- REQUIREMENT -
All material below is to be reproduced exactly.

- DATA IN THIS EXERCISE -
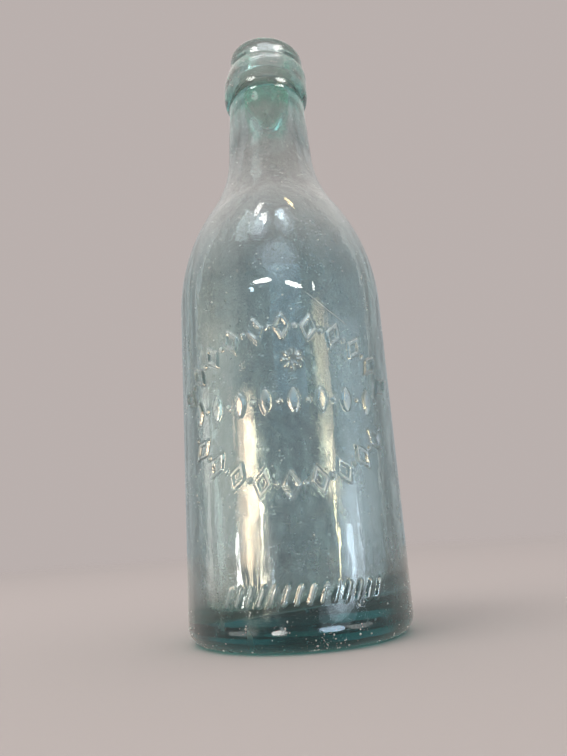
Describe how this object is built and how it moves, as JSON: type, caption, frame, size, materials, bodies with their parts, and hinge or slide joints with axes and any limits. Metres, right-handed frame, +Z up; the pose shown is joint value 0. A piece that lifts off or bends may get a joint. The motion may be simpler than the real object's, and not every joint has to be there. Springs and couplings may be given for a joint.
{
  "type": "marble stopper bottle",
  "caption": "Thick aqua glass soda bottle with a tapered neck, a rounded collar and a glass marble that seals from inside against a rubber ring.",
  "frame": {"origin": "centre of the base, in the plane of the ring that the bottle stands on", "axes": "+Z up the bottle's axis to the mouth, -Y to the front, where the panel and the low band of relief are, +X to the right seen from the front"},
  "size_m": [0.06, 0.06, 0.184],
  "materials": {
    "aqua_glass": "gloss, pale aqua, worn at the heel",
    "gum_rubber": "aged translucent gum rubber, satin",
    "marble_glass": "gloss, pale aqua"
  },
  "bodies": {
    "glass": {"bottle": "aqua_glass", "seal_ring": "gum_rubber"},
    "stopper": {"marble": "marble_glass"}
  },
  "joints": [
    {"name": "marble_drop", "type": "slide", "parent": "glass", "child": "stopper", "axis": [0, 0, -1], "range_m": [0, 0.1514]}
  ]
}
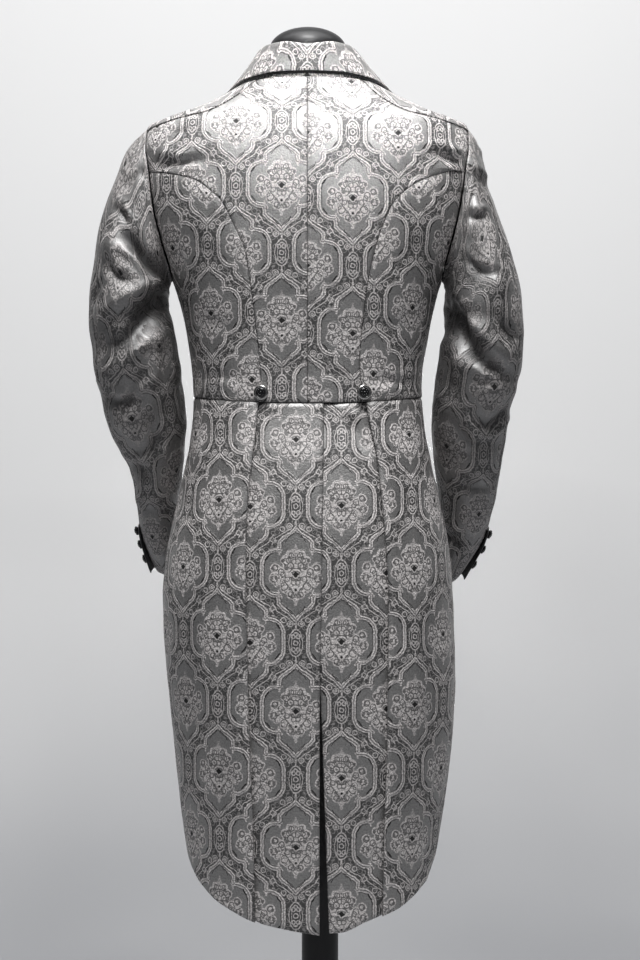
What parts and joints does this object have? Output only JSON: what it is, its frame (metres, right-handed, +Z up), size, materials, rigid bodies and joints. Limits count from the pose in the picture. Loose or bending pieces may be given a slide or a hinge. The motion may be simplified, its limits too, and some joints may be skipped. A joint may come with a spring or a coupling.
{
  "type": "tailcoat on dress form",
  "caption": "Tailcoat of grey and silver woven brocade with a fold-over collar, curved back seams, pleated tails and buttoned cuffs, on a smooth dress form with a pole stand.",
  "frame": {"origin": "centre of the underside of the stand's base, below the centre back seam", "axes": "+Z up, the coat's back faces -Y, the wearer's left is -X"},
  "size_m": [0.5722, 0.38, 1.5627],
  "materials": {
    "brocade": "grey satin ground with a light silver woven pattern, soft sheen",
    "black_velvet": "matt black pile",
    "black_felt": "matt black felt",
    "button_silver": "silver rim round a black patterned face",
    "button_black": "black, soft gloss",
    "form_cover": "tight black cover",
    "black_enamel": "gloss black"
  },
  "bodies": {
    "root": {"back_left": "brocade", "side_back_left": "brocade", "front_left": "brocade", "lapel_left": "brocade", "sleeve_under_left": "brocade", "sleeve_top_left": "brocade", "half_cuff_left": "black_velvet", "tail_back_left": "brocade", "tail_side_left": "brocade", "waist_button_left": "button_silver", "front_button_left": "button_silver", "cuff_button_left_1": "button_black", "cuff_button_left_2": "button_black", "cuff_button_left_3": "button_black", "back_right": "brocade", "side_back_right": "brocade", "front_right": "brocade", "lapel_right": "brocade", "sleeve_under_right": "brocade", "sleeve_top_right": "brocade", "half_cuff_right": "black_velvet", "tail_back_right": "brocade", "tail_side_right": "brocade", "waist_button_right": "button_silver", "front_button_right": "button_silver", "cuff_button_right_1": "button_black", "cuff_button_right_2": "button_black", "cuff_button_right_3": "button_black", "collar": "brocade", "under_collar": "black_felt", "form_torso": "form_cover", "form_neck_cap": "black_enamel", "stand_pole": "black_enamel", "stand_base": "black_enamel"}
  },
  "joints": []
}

- FULL OUTPUT -
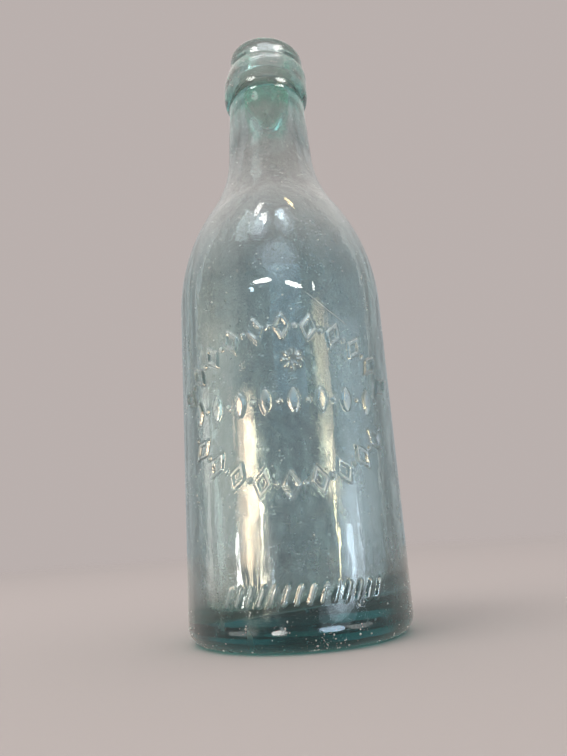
Describe how this object is built and how it moves, as JSON: type, caption, frame, size, materials, bodies with their parts, and hinge or slide joints with axes and any limits. Metres, right-handed frame, +Z up; the pose shown is joint value 0. A piece that lifts off or bends may get a joint. The motion may be simpler than the real object's, and not every joint has to be there. Springs and couplings may be given for a joint.
{
  "type": "marble stopper bottle",
  "caption": "Thick aqua glass soda bottle with a tapered neck, a rounded collar and a glass marble that seals from inside against a rubber ring.",
  "frame": {"origin": "centre of the base, in the plane of the ring that the bottle stands on", "axes": "+Z up the bottle's axis to the mouth, -Y to the front, where the panel and the low band of relief are, +X to the right seen from the front"},
  "size_m": [0.06, 0.06, 0.184],
  "materials": {
    "aqua_glass": "gloss, pale aqua, worn at the heel",
    "gum_rubber": "aged translucent gum rubber, satin",
    "marble_glass": "gloss, pale aqua"
  },
  "bodies": {
    "glass": {"bottle": "aqua_glass", "seal_ring": "gum_rubber"},
    "stopper": {"marble": "marble_glass"}
  },
  "joints": [
    {"name": "marble_drop", "type": "slide", "parent": "glass", "child": "stopper", "axis": [0, 0, -1], "range_m": [0, 0.1514]}
  ]
}
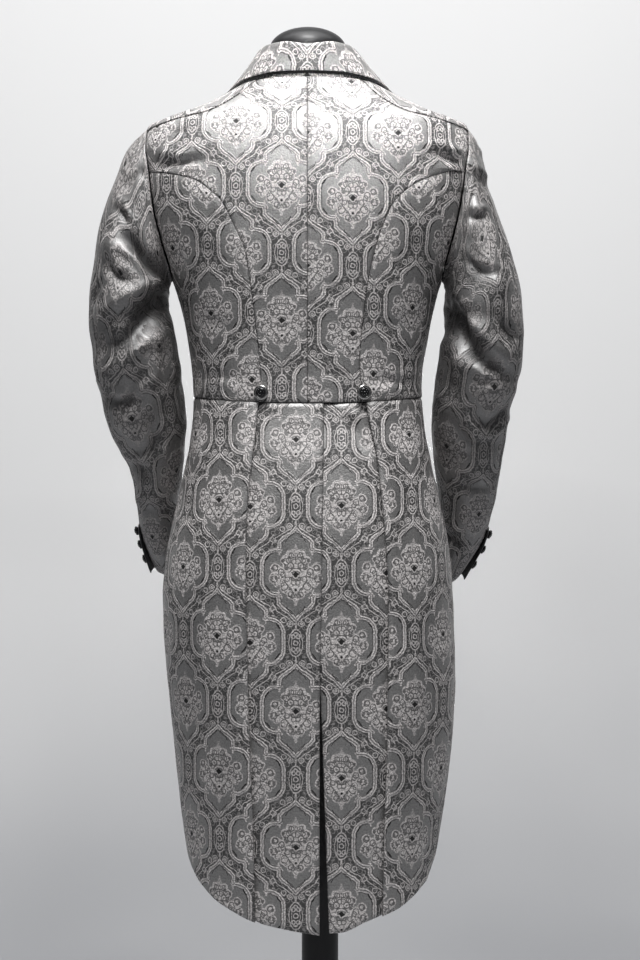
What parts and joints does this object have? Output only JSON: what it is, its frame (metres, right-handed, +Z up), size, materials, rigid bodies and joints. Limits count from the pose in the picture. Loose or bending pieces may be given a slide or a hinge. The motion may be simplified, its limits too, and some joints may be skipped. A joint may come with a spring or a coupling.
{
  "type": "tailcoat on dress form",
  "caption": "Tailcoat of grey and silver woven brocade with a fold-over collar, curved back seams, pleated tails and buttoned cuffs, on a smooth dress form with a pole stand.",
  "frame": {"origin": "centre of the underside of the stand's base, below the centre back seam", "axes": "+Z up, the coat's back faces -Y, the wearer's left is -X"},
  "size_m": [0.5722, 0.38, 1.5627],
  "materials": {
    "brocade": "grey satin ground with a light silver woven pattern, soft sheen",
    "black_velvet": "matt black pile",
    "black_felt": "matt black felt",
    "button_silver": "silver rim round a black patterned face",
    "button_black": "black, soft gloss",
    "form_cover": "tight black cover",
    "black_enamel": "gloss black"
  },
  "bodies": {
    "root": {"back_left": "brocade", "side_back_left": "brocade", "front_left": "brocade", "lapel_left": "brocade", "sleeve_under_left": "brocade", "sleeve_top_left": "brocade", "half_cuff_left": "black_velvet", "tail_back_left": "brocade", "tail_side_left": "brocade", "waist_button_left": "button_silver", "front_button_left": "button_silver", "cuff_button_left_1": "button_black", "cuff_button_left_2": "button_black", "cuff_button_left_3": "button_black", "back_right": "brocade", "side_back_right": "brocade", "front_right": "brocade", "lapel_right": "brocade", "sleeve_under_right": "brocade", "sleeve_top_right": "brocade", "half_cuff_right": "black_velvet", "tail_back_right": "brocade", "tail_side_right": "brocade", "waist_button_right": "button_silver", "front_button_right": "button_silver", "cuff_button_right_1": "button_black", "cuff_button_right_2": "button_black", "cuff_button_right_3": "button_black", "collar": "brocade", "under_collar": "black_felt", "form_torso": "form_cover", "form_neck_cap": "black_enamel", "stand_pole": "black_enamel", "stand_base": "black_enamel"}
  },
  "joints": []
}